Supplied entries:
================

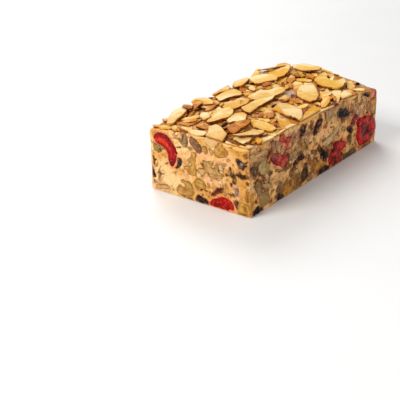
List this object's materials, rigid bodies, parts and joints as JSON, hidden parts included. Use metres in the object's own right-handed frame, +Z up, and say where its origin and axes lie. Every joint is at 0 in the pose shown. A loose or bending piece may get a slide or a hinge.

================

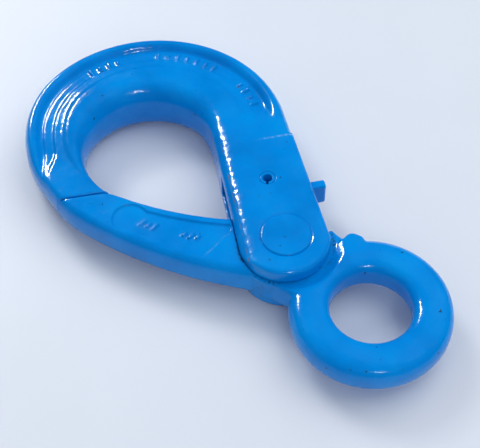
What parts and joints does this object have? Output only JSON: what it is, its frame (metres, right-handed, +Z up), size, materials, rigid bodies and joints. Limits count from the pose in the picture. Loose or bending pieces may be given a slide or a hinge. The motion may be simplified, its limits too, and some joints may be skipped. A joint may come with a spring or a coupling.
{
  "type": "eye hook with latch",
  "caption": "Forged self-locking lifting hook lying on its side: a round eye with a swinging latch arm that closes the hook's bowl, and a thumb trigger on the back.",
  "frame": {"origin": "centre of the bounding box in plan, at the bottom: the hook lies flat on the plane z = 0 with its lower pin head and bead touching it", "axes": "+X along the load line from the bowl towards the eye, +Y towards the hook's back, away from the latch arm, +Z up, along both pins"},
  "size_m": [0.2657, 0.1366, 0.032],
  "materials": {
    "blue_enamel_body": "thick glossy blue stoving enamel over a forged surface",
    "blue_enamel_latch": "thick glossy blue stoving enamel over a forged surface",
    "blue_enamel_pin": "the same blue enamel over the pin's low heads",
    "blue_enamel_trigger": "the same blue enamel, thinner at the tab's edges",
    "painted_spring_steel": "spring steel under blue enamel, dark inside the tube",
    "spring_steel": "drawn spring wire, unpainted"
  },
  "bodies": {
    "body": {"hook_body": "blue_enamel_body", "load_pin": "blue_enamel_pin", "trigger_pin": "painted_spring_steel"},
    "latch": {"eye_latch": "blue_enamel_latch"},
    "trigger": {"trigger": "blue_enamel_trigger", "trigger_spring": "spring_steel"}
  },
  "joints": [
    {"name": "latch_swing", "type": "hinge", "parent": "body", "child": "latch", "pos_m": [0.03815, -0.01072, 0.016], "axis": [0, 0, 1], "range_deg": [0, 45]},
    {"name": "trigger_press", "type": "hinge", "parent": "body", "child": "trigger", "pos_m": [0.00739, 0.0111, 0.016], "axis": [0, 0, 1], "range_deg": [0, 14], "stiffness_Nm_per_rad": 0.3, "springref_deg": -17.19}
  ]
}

================

From the listing above, collect each line in which the string "hinge" appears.

List this object's materials, rigid bodies, parts and joints as JSON, hidden parts included. Use metres in the object's own right-handed frame, +Z up, and say where its origin and axes lie. Every joint is at 0 in the pose shown. A loose or bending piece may get a slide or a hinge.
What parts and joints does this object have? Output only JSON: what it is, its frame (metres, right-handed, +Z up), size, materials, rigid bodies and joints. Limits count from the pose in the picture. Loose or bending pieces may be given a slide or a hinge. The motion may be simplified, its limits too, and some joints may be skipped. A joint may come with a spring or a coupling.
    {"name": "latch_swing", "type": "hinge", "parent": "body", "child": "latch", "pos_m": [0.03815, -0.01072, 0.016], "axis": [0, 0, 1], "range_deg": [0, 45]},
    {"name": "trigger_press", "type": "hinge", "parent": "body", "child": "trigger", "pos_m": [0.00739, 0.0111, 0.016], "axis": [0, 0, 1], "range_deg": [0, 14], "stiffness_Nm_per_rad": 0.3, "springref_deg": -17.19}